The events of the next four years would split the city open. Howard Beach. Black Monday. Tawana Brawley. The crack epidemic. The birth of ACT UP. The Central Park jogger. The release of Do the Right Thing. And a cast of outsized characters—Ed Koch, Donald Trump, Al Sharpton, Spike Lee, Rudy Giuliani, Larry Kramer—would compete to shape the city’s future while building their own mythologies.
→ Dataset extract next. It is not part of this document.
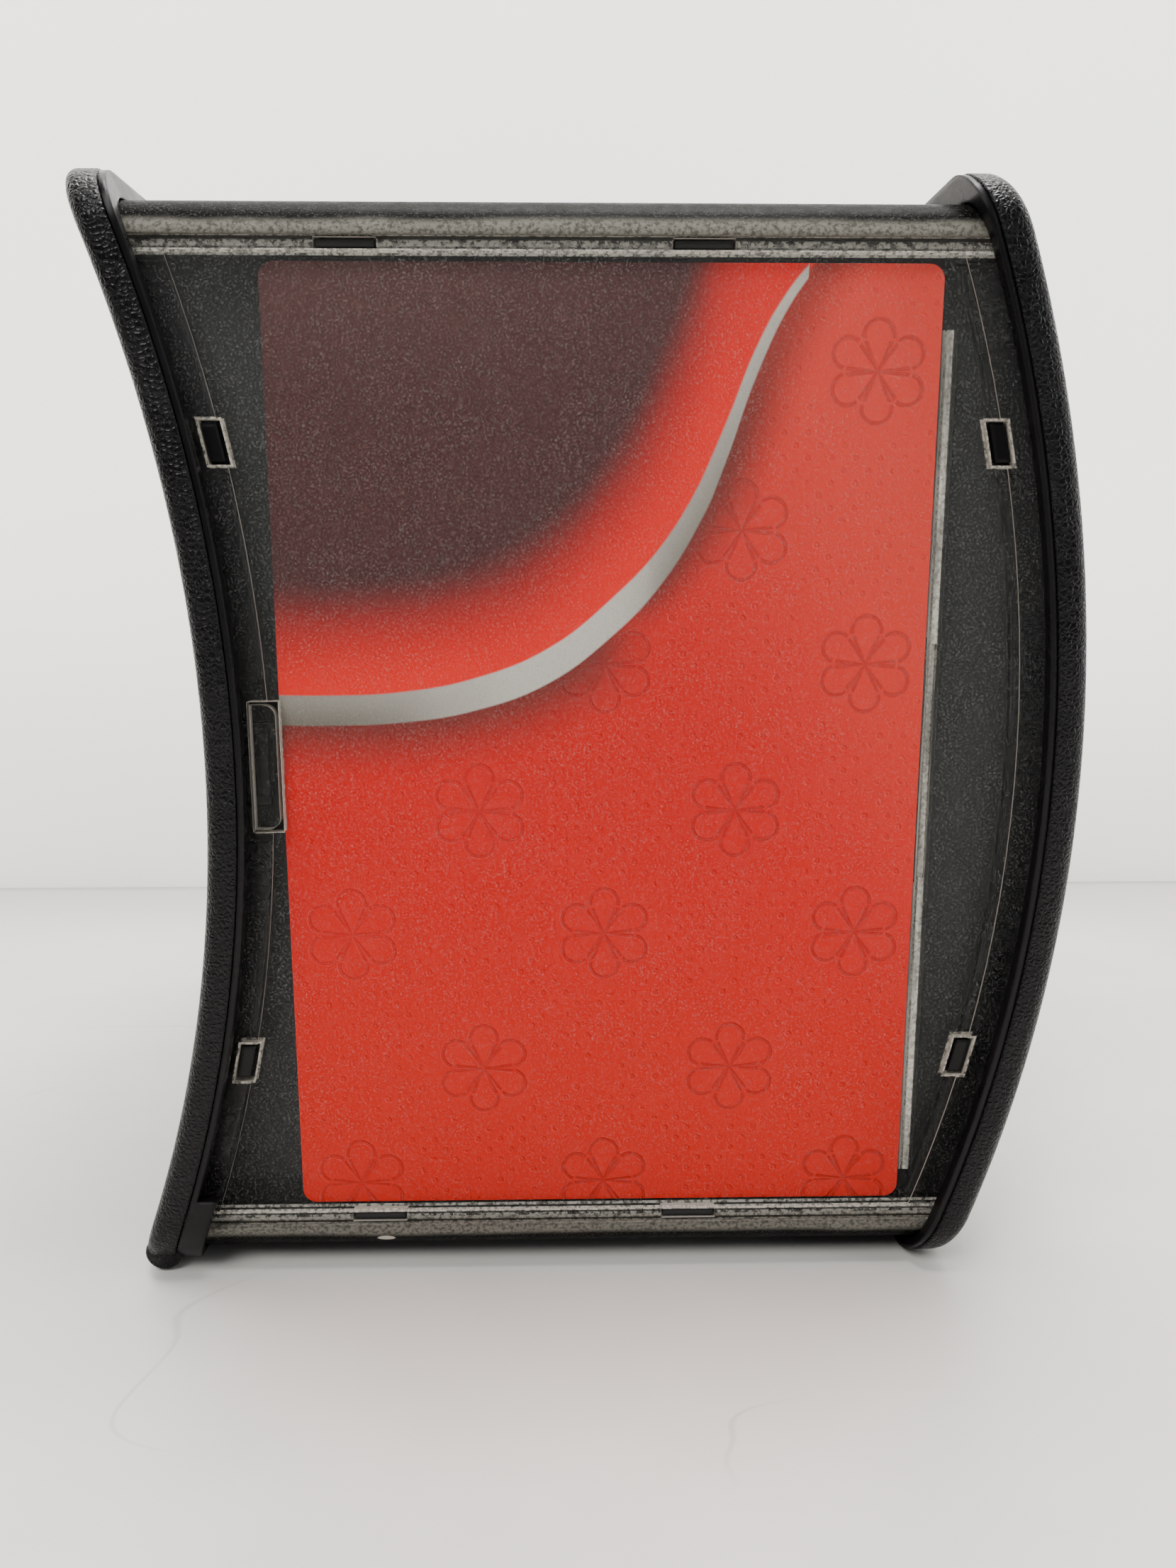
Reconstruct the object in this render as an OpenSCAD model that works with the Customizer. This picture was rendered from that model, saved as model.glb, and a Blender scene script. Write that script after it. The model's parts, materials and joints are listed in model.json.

The Gods of New York is a kaleidoscopic and deeply immersive portrait of a city whose identity was suddenly up for grabs: Could it be both the great working-class city that lifted up immigrants from around the world and the money-soaked capital of global finance? Could it retain a civic culture—a common idea of what it meant to be a New Yorker—when the rich were building a city of their own and vast swaths of its citizens were losing faith in the systems meant to protect them? New York City was one thing at the dawn of 1986; it would be something very different as 1989 came to a close. This is the story of how that happened.
PUBLISHERS WEEKLY
New York Times Magazine staff writer Mahler (The Challenge) provides an expansive yet fast-paced history of the final chaotic years of New York City's 1980s. Mahler characterizes the era as one of overlapping crises: Wall Street's 1987 Black Monday crash, the rise of crack and homelessness, the growing AIDS emergency, and the "widening racial divide and the anger and resentment beneath it," which reached a boiling point with several vicious murders and beatings of Black men by white mobs and the lightning-rod trial of subway vigilante Bernhard Goetz. Mahler also profiles a media-savvy cadre of high-profile eccentrics who were "perfectly suited for this moment," among them U.S. Attorney Rudy Giuliani, ACT UP firebrand Larry Kramer, "activist and opportunist" Al Sharpton, and Donald Trump. (He keeps things fresh by highlighting lesser-known incidents as well, like Mayor Ed Koch's "public spat with a ten-year-old homeless boy.") Mahler evocatively portrays how the tension peaked in 1989; in particular, the rape of a jogger in Central Park and the arrest of five Black and Hispanic teens, known as the Central Park Five, for the crime serves as metaphor for the city's fracturing and marks the moment Trump transformed into "the city's white id" through his infamous pro–death penalty newspaper ads. It's an astute, propulsive history of the "entrenched" inequality and zany politics that came to dominate the city and the nation.